** SET PROBLEM **
Return, unaltered, every line from the beginning of the material below up to and including the one with "MIDDLE = 0.0008".

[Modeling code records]

__________

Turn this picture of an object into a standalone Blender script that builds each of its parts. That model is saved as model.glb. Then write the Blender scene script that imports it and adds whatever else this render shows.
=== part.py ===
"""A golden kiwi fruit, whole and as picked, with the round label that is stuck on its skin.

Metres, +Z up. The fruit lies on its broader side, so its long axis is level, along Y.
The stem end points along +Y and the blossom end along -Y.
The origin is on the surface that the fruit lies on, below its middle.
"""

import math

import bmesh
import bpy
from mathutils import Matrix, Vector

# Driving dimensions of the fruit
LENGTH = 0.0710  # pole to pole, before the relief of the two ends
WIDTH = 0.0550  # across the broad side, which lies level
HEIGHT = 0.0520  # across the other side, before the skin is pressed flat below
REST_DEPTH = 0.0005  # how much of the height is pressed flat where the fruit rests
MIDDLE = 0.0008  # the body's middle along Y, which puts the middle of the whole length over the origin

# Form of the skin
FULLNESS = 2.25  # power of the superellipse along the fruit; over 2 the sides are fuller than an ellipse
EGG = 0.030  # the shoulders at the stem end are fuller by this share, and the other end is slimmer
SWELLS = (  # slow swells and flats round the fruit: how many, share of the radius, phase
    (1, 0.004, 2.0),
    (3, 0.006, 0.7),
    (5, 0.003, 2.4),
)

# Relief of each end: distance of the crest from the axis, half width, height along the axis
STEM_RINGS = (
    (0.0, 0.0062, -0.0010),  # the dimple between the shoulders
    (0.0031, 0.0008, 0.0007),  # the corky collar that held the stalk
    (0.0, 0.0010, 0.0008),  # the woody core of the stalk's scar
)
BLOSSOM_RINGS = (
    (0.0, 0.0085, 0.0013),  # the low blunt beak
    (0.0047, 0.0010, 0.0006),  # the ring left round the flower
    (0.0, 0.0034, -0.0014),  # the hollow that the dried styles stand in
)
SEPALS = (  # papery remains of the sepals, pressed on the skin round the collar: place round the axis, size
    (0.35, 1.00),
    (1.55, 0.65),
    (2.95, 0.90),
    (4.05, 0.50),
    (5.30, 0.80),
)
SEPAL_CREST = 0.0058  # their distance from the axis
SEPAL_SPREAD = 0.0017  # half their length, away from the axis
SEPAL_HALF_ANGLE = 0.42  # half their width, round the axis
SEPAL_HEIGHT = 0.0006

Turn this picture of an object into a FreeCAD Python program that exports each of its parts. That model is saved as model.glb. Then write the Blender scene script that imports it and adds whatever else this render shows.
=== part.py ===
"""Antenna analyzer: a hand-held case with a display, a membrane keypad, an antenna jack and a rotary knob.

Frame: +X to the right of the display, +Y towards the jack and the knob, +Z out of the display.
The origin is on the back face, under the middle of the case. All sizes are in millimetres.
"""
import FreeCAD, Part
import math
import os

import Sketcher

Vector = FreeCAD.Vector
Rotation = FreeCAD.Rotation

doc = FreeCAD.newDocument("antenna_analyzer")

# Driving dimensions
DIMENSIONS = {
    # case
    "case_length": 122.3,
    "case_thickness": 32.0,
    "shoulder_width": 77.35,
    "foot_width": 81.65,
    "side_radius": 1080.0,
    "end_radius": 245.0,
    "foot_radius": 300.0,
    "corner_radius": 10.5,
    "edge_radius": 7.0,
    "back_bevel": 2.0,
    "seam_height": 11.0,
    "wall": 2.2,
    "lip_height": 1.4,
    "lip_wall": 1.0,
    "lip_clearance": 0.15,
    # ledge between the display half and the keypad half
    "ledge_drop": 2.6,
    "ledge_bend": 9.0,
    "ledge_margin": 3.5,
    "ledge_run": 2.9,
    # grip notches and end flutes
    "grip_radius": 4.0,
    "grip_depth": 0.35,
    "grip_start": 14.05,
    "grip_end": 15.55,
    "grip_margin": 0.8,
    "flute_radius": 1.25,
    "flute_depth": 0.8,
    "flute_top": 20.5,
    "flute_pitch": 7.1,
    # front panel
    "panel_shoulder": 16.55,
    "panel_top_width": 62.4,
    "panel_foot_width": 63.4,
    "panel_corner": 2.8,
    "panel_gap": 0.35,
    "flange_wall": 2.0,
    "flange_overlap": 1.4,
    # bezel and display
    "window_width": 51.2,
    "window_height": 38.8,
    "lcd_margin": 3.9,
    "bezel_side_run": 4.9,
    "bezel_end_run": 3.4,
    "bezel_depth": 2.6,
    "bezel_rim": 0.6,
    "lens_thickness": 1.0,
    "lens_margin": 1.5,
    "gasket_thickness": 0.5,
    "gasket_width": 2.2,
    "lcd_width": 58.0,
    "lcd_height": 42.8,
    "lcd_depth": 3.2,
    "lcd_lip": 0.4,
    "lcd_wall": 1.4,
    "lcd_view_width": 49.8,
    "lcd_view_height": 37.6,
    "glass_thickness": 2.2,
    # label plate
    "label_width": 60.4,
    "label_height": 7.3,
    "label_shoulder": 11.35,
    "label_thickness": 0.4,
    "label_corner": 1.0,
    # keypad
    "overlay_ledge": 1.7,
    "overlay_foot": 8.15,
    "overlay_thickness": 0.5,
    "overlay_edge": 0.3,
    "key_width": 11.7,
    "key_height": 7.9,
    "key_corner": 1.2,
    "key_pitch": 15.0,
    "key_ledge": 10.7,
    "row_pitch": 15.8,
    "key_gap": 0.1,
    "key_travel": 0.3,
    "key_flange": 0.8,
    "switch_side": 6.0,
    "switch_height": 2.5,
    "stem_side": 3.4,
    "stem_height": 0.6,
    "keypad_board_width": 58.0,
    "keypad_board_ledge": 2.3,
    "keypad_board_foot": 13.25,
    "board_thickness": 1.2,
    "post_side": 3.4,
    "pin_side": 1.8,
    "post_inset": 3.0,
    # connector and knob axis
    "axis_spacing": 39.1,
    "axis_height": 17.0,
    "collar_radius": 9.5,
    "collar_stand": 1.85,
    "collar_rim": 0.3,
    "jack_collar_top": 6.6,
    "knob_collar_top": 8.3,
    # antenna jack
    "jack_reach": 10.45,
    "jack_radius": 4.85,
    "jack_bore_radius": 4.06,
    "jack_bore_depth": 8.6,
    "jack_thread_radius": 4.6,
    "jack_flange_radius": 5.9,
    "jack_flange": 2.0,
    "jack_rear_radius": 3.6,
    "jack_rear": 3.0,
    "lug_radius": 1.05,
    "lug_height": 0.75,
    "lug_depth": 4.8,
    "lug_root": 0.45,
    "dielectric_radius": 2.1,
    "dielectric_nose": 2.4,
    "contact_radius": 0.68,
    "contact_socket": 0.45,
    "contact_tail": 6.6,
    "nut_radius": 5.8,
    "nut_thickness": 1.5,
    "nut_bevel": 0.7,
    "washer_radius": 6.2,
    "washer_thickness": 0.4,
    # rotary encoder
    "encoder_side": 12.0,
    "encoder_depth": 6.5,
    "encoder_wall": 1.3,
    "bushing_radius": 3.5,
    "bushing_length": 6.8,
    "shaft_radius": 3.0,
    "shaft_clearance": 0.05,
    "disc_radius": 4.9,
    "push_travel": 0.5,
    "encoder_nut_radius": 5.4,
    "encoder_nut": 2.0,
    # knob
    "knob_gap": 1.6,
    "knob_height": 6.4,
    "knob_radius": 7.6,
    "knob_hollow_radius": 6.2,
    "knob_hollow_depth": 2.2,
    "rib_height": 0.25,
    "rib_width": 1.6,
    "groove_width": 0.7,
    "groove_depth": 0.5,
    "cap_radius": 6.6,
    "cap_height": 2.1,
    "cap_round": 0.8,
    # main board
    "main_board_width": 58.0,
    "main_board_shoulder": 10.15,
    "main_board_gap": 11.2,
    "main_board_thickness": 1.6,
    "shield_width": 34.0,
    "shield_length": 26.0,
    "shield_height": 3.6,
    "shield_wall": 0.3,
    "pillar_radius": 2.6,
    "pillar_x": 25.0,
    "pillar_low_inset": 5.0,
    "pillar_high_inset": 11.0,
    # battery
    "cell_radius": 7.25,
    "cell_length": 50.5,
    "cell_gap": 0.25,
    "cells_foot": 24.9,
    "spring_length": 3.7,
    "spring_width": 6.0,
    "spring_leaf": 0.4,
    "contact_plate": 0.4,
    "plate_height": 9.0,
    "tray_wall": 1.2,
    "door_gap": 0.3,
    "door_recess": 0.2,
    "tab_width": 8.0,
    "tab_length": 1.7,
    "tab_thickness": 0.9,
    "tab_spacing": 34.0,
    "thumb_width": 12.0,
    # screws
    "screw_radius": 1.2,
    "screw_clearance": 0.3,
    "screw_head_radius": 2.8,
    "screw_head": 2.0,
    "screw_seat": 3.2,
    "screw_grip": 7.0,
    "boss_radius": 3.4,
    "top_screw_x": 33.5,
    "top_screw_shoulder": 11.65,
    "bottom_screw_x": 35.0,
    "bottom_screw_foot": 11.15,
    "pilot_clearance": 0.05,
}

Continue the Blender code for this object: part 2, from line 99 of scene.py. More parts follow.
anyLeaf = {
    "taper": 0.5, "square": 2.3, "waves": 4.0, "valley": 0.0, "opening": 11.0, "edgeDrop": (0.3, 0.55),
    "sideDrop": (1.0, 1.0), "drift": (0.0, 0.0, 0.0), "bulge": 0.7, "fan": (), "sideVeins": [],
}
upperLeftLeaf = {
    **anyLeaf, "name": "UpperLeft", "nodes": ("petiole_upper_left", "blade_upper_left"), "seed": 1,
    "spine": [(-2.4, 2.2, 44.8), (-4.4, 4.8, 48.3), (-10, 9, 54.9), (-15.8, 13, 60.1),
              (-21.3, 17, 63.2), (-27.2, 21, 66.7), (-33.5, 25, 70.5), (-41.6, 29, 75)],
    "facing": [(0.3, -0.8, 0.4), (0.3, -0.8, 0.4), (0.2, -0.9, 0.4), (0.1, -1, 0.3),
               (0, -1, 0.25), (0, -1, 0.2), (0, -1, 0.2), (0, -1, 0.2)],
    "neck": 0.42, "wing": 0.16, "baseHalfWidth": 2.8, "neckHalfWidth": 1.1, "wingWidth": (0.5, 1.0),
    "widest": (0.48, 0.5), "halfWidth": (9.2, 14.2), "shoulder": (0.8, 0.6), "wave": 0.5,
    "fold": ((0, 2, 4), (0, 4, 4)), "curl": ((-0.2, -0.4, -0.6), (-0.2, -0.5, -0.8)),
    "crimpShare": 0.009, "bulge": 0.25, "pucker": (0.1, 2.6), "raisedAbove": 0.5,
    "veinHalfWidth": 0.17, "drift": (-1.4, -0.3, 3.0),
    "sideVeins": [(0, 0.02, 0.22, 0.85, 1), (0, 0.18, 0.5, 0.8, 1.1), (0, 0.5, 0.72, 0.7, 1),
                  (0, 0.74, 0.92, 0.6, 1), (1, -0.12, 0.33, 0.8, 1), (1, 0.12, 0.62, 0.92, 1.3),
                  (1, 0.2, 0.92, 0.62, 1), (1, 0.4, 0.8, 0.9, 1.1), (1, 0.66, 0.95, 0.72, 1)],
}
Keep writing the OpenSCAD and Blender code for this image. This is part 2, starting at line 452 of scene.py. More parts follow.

__________

** PROBLEM SOLUTION **
Turn this picture of an object into a standalone Blender script that builds each of its parts. That model is saved as model.glb. Then write the Blender scene script that imports it and adds whatever else this render shows.
=== part.py ===
"""A golden kiwi fruit, whole and as picked, with the round label that is stuck on its skin.

Metres, +Z up. The fruit lies on its broader side, so its long axis is level, along Y.
The stem end points along +Y and the blossom end along -Y.
The origin is on the surface that the fruit lies on, below its middle.
"""

import math

import bmesh
import bpy
from mathutils import Matrix, Vector

# Driving dimensions of the fruit
LENGTH = 0.0710  # pole to pole, before the relief of the two ends
WIDTH = 0.0550  # across the broad side, which lies level
HEIGHT = 0.0520  # across the other side, before the skin is pressed flat below
REST_DEPTH = 0.0005  # how much of the height is pressed flat where the fruit rests
MIDDLE = 0.0008  # the body's middle along Y, which puts the middle of the whole length over the origin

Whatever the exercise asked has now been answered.